Hearing of the lawsuit brought against the State by former murder accused Frank Errol Gibson is yet to get started.

At the last sitting of the case in the No. 8 Supreme Court, Madam Justice Pamela Beckles had ordered legal representatives for the Director of Public Prosecutions (DPP) to make a formal written application on the request for her to recuse herself from hearing the case.

That application and affidavit were filed on June 1, and oral submissions were expected to be heard by Principal Crown Counsel Alliston Seale Wednesday.

However, Gibson’s lead attorney Larry Smith objected on the grounds that “the utterances” which the Crown claims were made by the judge – the basis of the request for Beckles to recuse herself – were not specified in the affidavit.

“In the absence of those statements, it is our submission that the affidavit is scandalous and vexatious and ought to be struck out . . . [as it is] an abuse of process . . . because the foundation has not been laid,” Smith maintained, claiming that without the particulars, his side could not reply.

However, Seale made it clear that his team, which includes Deputy Solicitor General Donna Brathwaite, QC, had possession of the court transcript as a “clear and unadulterated” fact of what transpired on the day, and accused Smith of nitpicking.

“But he wants justice for Mr Gibson. How can we get justice if we can’t move forward? We will not be stopped in pursuit of justice, so if he comes now with any technicality . . . I can guarantee you, we shall return . . . I am not going to nitpick about the affidavit.

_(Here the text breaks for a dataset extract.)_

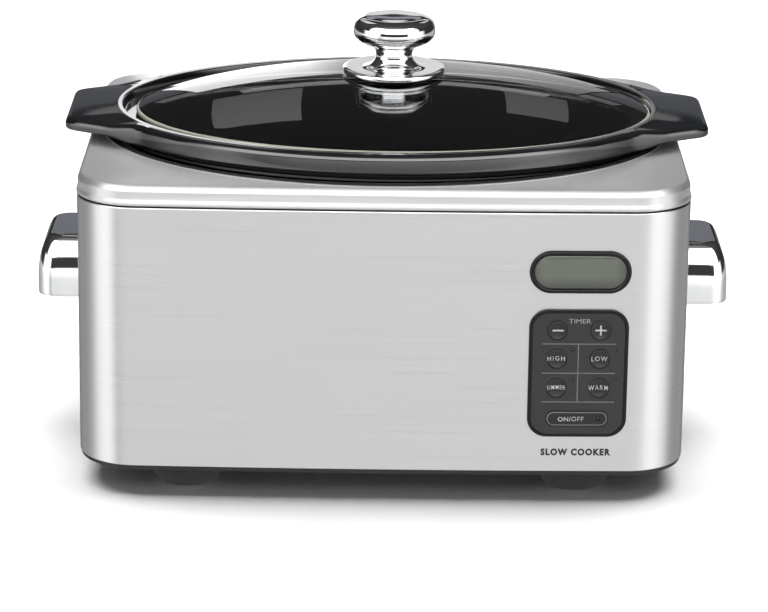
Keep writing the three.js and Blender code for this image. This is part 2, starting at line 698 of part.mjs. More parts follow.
function electronics() {
  const half = BOX_HALF_WIDTH - BOX_WALL - 1;
  const [z0, z1] = [BOX_Z[0] + BOX_WALL + 1, BOX_Z[1] - BOX_WALL - 1];
  const mat = roundedShape(58, 82, 9, 0, (PANEL_Z[0] + PANEL_Z[1]) / 2);
  const domePlaces = [...Object.values(keyPlaces), [0, ROW_POWER_Z]];
  const domes = domePlaces.map(([x, z]) => turnedAlongY(
    [[0, 4.4], [2.2, 4.4], [3.6, 5.6], [0, 5.6]], 6).translate(x, 0, z));
  const ledHoles = Object.values(ledPlaces).map(([x, z]) => rod(LED_R + 1, [x, 2, z], [x, 8, z], 6));
  add('switch_sheet', cut(join(slab(mat, 5, 6), ...domes), ...ledHoles), RUBBER, controls);
  const boardY = 6.5;
  add('control_board', block(-half, half, boardY, boardY + BOARD_T, z0, z1), BOARD_GREEN, controls);
  add('power_board', block(-half, half, 23.4, 23.4 + BOARD_T, z0, z1), BOARD_GREEN, controls);
  add('transformer', block(-16, 16, 9.4, 23.1, 120, 150), ZINC, controls);
  add('relay', block(-24, 4, 11, 23.1, 84, 100), CHARCOAL, controls);
}

// Two leads side by side, from the control box down under the heat shield and up to the heater band
function heaterLeads() {
  const start = new THREE.Vector2(PANEL_X + WIRE_HOLE_X, 17.2 - BODY_DEPTH / 2);
  const along = new THREE.Vector2(-0.8, 0.6);
  const across = new THREE.Vector2(0.6, 0.8);
  const route = [[0, 48], [0, 38], [9, 33], [28, 38], [34, 56], [34, 70]];
  for (const [name, shift] of [['live', -1.6], ['neutral', 1.6]]) {
    const points = route.map(([run, z]) => {
      const place = start.clone().addScaledVector(along, run).addScaledVector(across, shift);
      return [place.x, place.y, z];
    });
    add(`heater_lead_${name}`, wire(points, 1.3, 20), WIRE_WHITE);
  }
}

function cordGland() {
  const gland = turnedAlongY([
    [3.6, 1.8],
    [7.6, 1.8],
    [9, 0.9],
    [9, GAP],
    [GLAND_HOLE_R - 0.4, GAP],
    [GLAND_HOLE_R - 0.4, -1.4],
    [8, -1.8],
    [8, -4],
    [3.6, -4],
    [3.6, 1.8],
  ].map(([r, y]) => [r, -y]), 14);
  add('cord_gland', gland.translate(0, 0, GLAND_Z), RUBBER, rear);
}

// ---------------------------------------------------------------- crock

function crock() {
  const [ra, rb] = CROCK_RIM;
  const [sa, sb] = CROCK_SEAT_EDGE;
  const [ma, mb] = CROCK_MOUTH;
  const footZ = DECK_RECESS_Z + 0.9;
  const outer = [
    [ma - CROCK_TAPER - 8, mb - CROCK_TAPER - 8, CROCK_BASE_Z],
    [ma - CROCK_TAPER + 3, mb - CROCK_TAPER + 3, CROCK_BASE_Z + 4.5],
    [ma - CROCK_TAPER + CROCK_WALL, mb - CROCK_TAPER + CROCK_WALL, CROCK_BASE_Z + 16],
    [ma + CROCK_WALL, mb + CROCK_WALL, 192],
    [ma + 9.5, mb + 14.5, 200],
    [ma + 10.5, mb + 16.5, footZ],
    [ra - 6, rb - 4, footZ],
    [ra - 6, rb - 4, 210.7],
    [ra - 0.8, rb - 0.8, 211],
    [ra, rb, 212],
    [ra, rb, 219.8],
    [ra - 0.35, rb - 0.35, 221.7],
    [ra - 1.5, rb - 1.5, 223.7],
    [ra - 3.9, rb - 3.9, CROCK_RIM_TOP_Z],
    [sa + 2, sb + 2, CROCK_RIM_TOP_Z],
  ];
  const grips = [-1, 1].map((side) => {
    const outline = new THREE.Shape();
    const flare = Math.atan2(GRIP_ROOT_HALF - GRIP_TIP_HALF, GRIP_TIP_X - GRIP_ROOT_X);
    const r = 11;
    const turn = Math.PI / 2 - flare;
    const centreY = GRIP_TIP_HALF - r * Math.tan(turn / 2);
    outline.moveTo(side * 150, -GRIP_ROOT_HALF);
    outline.lineTo(side * GRIP_ROOT_X, -GRIP_ROOT_HALF);
    for (const sy of [-1, 1]) {
      for (let i = 0; i <= 4; i += 1) {
        const t = sy < 0 ? turn * (1 - i / 4) : turn * (i / 4);
        outline.lineTo(side * (GRIP_TIP_X - r + r * Math.cos(t)), sy * (centreY + r * Math.sin(t)));
      }
    }
    outline.lineTo(side * GRIP_ROOT_X, GRIP_ROOT_HALF);
    outline.lineTo(side * 150, GRIP_ROOT_HALF);
    outline.closePath();
    return plate(outline, GRIP_Z, GRIP_TOP_Z).translate(CROCK_X, 0, 0);
  });
  const cavity = [
    [ma - CROCK_TAPER - 18, mb - CROCK_TAPER - 18, CROCK_FLOOR_Z],
    [ma - CROCK_TAPER - 6, mb - CROCK_TAPER - 6, CROCK_FLOOR_Z + 4.4],
    [ma - CROCK_TAPER, mb - CROCK_TAPER, CROCK_FLOOR_Z + 17],
    [ma - 1, mb - 1, CROCK_LEDGE_Z - 8],
    [ma, mb, CROCK_LEDGE_Z - 1.6],
    [ma + 1.6, mb + 1.6, CROCK_LEDGE_Z],
    [sa - 1.4, sb - 1.4, CROCK_LEDGE_Z],
    [sa - 0.6, sb - 0.6, CROCK_RIM_TOP_Z - 1.4],
    [sa + 2.2, sb + 2.2, CROCK_RIM_TOP_Z + 0.2],
  ];
  const body = join(ovalSkin(outer, { x: CROCK_X }), ...grips);
  add('crock', cut(body, ovalSkin(cavity, { x: CROCK_X })), GLAZE);
}

// ---------------------------------------------------------------- lid and knob

// Height of the dome above the lid's edge at a share of the way out from its centre
function domeRise(share) {
  const drop = (1 - Math.sqrt(1 - (LID_DOME * share) ** 2)) / (1 - Math.sqrt(1 - LID_DOME ** 2));
  return (LID_TOP_Z - LID_EDGE_Z - LID_GLASS_T) * (1 - drop);
}

function glassLid() {
  const [a, b] = LID_EDGE;
  const middleZ = LID_EDGE_Z + LID_GLASS_T / 2;
  const bead = LID_GLASS_T / 2;
  const shares = [0.12, 0.36, 0.58, 0.78, 0.93];
  const topSide = shares.map((s) => [a * s, b * s, LID_EDGE_Z + LID_GLASS_T + domeRise(s)]);
  const underside = shares.map((s) => [a * s, b * s, LID_EDGE_Z + domeRise(s)]).reverse();
  const edge = [70, 0, -70].map((degrees) => {
    const t = THREE.MathUtils.degToRad(degrees);
    const inset = bead * (1 - Math.cos(t));
    return [a - inset, b - inset, middleZ + bead * Math.sin(t)];
  });
  const top = LID_TOP_Z - 0.05;
  const sections = [
    [LID_HOLE_R, LID_HOLE_R, top], ...topSide, ...edge, ...underside,
    [LID_HOLE_R, LID_HOLE_R, top - LID_GLASS_T],
  ];
  add('glass_lid', ovalSkin(sections, { x: LID_X, sectionCloses: true }), GLASS);
}

function knobParts() {
  const base = KNOB_BASE_Z;
  const neckZ = base + 12;
  const knob = turned([
    [0, base + 13],
    [KNOB_SCREW_R + 0.3, base + 13],
    [KNOB_SCREW_R + 0.3, base],
    [30, base],
    [30.6, base - 1.8],
    [KNOB_FLANGE_R - 0.5, base - 1.8],
    [KNOB_FLANGE_R, base - 1.2],
    [KNOB_FLANGE_R, base + 1.3],
    [KNOB_FLANGE_R - 0.9, base + 2.4],
    [19.5, base + 3.6],
    ...arc(KNOB_WAIST_R + 8, neckZ, 8, -100, -180, 4),
    [KNOB_WAIST_R + 0.3, base + 14.8],
    ...arc(16, base + 27, KNOB_CAP_R - 16, -86, 62, 7, 0.88),
    [12, KNOB_TOP_Z - 0.5],
    [0, KNOB_TOP_Z],
  ], 28);
  add('knob', knob.translate(LID_X, 0, 0), CHROME);
  const gasket = turned([
    [LID_HOLE_R + 0.4, LID_TOP_Z + GAP],
    [22, LID_TOP_Z + GAP],
    [22.4, LID_TOP_Z + 0.8],
    [22, base - GAP],
    [LID_HOLE_R + 0.4, base - GAP],
    [LID_HOLE_R + 0.4, LID_TOP_Z + GAP],
  ], 20);
  add('knob_gasket', gasket.translate(LID_X, 0, 0), RUBBER);
  const washerTop = LID_TOP_Z - LID_GLASS_T - 0.5;
  const washer = turned([
    [KNOB_SCREW_R + 0.4, washerTop - 2],
    [11.4, washerTop - 2],
    [12.4, washerTop - 1.2],
    [12.4, washerTop],
    [KNOB_SCREW_R + 0.4, washerTop],
    [KNOB_SCREW_R + 0.4, washerTop - 2],
  ]);
  add('knob_washer', washer.translate(LID_X, 0, 0), CHROME);
  const headTop = washerTop - 2 - GAP;
  const screw = turned([
    [0, headTop - 3.6],
    [3.4, headTop - 3.4],
    [5.6, headTop - 1.6],
    [5.6, headTop],
    [KNOB_SCREW_R, headTop],
    [KNOB_SCREW_R, base + 11.6],
    [0, base + 12.4],
  ], 12);
  add('knob_screw', screw.translate(LID_X, 0, 0), CHROME);
}

// ---------------------------------------------------------------- assembly

bodyWrap();
topDeck();
baseTray();
feet();
sideHandles();
heatingWell();
heatingParts();
displayParts();
controlPanel();
keys();
leds();
controlBox();
electronics();
heaterLeads();
cordGland();
crock();
glassLid();
knobParts();

export default cooker;
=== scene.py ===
import math

import bmesh
import bpy
import numpy as np
from mathutils import Matrix, Vector


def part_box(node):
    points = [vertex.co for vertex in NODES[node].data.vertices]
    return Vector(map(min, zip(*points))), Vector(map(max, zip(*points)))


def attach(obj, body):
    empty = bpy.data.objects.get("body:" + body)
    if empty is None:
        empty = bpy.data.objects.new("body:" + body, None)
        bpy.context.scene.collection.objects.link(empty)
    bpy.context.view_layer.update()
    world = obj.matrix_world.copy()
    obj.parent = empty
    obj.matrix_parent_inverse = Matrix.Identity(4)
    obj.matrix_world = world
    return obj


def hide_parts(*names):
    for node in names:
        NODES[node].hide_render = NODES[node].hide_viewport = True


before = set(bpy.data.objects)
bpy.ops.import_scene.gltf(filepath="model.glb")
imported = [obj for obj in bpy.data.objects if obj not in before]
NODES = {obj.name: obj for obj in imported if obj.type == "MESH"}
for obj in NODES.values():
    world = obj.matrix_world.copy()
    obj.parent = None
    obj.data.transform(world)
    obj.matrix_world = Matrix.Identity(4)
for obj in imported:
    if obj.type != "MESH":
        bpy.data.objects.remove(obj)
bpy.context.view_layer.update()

MM = 0.001


def box(node):
    """Lowest and highest corner of a CAD node, in millimetres."""
    low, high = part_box(node)
    return np.array(low) / MM, np.array(high) / MM


def show(thing):
    """Links an object into the scene."""
    bpy.context.scene.collection.objects.link(thing)
    return thing


# ---------------------------------------------------------------- camera

CAMERA_PITCH = 0.304370
CAMERA_YAW = 0.0025219
CAMERA_ROLL = 0.0126517
CAMERA_DISTANCE = 2.38668
CAMERA_AIM = (0.0012, 0.0, 0.0820)
CAMERA_LENS = 163.476


def make_camera():
    """Long-lens camera in front of and above the object, aimed at the middle of the housing."""
    forward = Vector((
        math.sin(CAMERA_YAW) * math.cos(CAMERA_PITCH),
        math.cos(CAMERA_YAW) * math.cos(CAMERA_PITCH),
        -math.sin(CAMERA_PITCH),
    ))
    level = Vector((math.cos(CAMERA_YAW), -math.sin(CAMERA_YAW), 0))
    upright = level.cross(forward)
    right = level * math.cos(CAMERA_ROLL) + upright * math.sin(CAMERA_ROLL)
    up = upright * math.cos(CAMERA_ROLL) - level * math.sin(CAMERA_ROLL)
    data = bpy.data.cameras.new("camera")
    data.lens = CAMERA_LENS
    data.clip_start, data.clip_end = 0.05, 50
    camera = bpy.data.objects.new("camera", data)
    place = Vector(CAMERA_AIM) - forward * CAMERA_DISTANCE
    turn = Matrix((right, up, -forward)).transposed().to_4x4()
    camera.matrix_world = Matrix.Translation(place) @ turn
    bpy.context.scene.camera = show(camera)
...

If the court agrees that it is wrong, then it is wrong [and] we will return,” Seale maintained.

Adamant that his affidavit was “properly before the court”, Seale made it clear that he was ready to go forward and make submissions on the recusal issue.

“I thought that the best thing we would have is the actual transcript . . . because it is not simply a sentence, it is a context, it is the proceedings as the DPP saw it. “So, if he is prepared to hold on to every nook and cranny then we are prepared to go and come again, but I believe that this matter is properly before the court,” Seale said.

Justice Beckles, who was not happy that the case would not progress any further Wednesday, said she saw nothing wrong with the affidavit.

“They could have added a little bit more meat to it, but the transcript is [next to it],” she said, and ruled that the issue of the recusal would not be struck out.

“I am not dismissing any application. This matter will go forward.”

However, she ordered the Crown to supplement the original affidavit to include the utterances made.

They now have to make that submission on or before July 26, with Smith to reply by August 25. The matter was then adjourned to October 18.

Gibson is claiming damages in excess of $2 million in his lawsuit against the Office of the DPP and the Attorney General, as well as Dr Victor Eastmond, a principle witness in the murder case. He has alleged he was wrongfully charged, imprisoned and prosecuted for the 2002 murder of Francine Bolden. After Gibson was charged and placed on remand for the crime, DPP Charles Leacock, QC discontinued the case on November 8, 2012, on the grounds that there was insufficient evidence to make out a case beyond reasonable doubt.